Childcare Woefully Underfunded

Despite spending all available Child Care and Development Funds and some TANF funds on childcare subsidies, states were only able to meet the childcare needs of 15 percent of eligible families in 1998, shows a study from the Department of Health and Human Services. Most states made their eligibility criteria stricter than the federal ceiling, so subsidies reached only 10 percent of families eligible under federal guidelines. Recent studies in Florida and North Carolina found that increased child care subsidies result in increased employment rates and earnings for low-income working families. However, parents on the waiting list for child care support are seven times more likely to rely on public assistance than those receiving a subsidy. www.acf.dhhs.gov/news/press/1999/cc98.htm

Silicon Valley: Trouble in Paradise?

The average household in Santa Clara County, home of Silicon Valley, makes $85,005 – $30,000 over the U.S. average. Three percent – triple the national average – of Valley households make over $250,000. Not surprisingly, there's an epidemic of aspiring "next Silicon Valleys." But beware, says Sam Pizzigati, editor of Too Much, a newsletter on excessive wealth. Santa Clara has also become America's most expensive place to live. Less than a third of Silicon Valley households can afford to buy a house there. Forty percent can't afford to rent there either.

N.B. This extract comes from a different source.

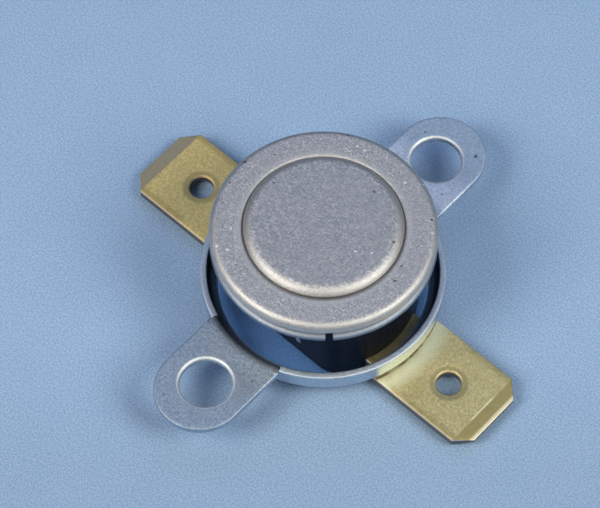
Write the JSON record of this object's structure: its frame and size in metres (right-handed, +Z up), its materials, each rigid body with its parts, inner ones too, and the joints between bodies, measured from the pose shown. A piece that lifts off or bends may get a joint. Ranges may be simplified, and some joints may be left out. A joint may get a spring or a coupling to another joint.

Silicon Valley's average household debt is over $90,000, the highest in the nation, and the poverty rate has jumped 2 percent since 1989. Even top earners, says a local therapist, "suffer from a terrible sense of insecurity about keeping wealth." United for a Fair Economy, 617-423-2148.

THE TOP!

Top influence on American Cities for the Past 50 years: 
Highways and Cars
Top influence on American Cities for the Next 50 years: 
Income Disparities
From "The American Metropolis at Century's End: Past and Future Influences," Fannie Mae Foundation, 202-274-8004.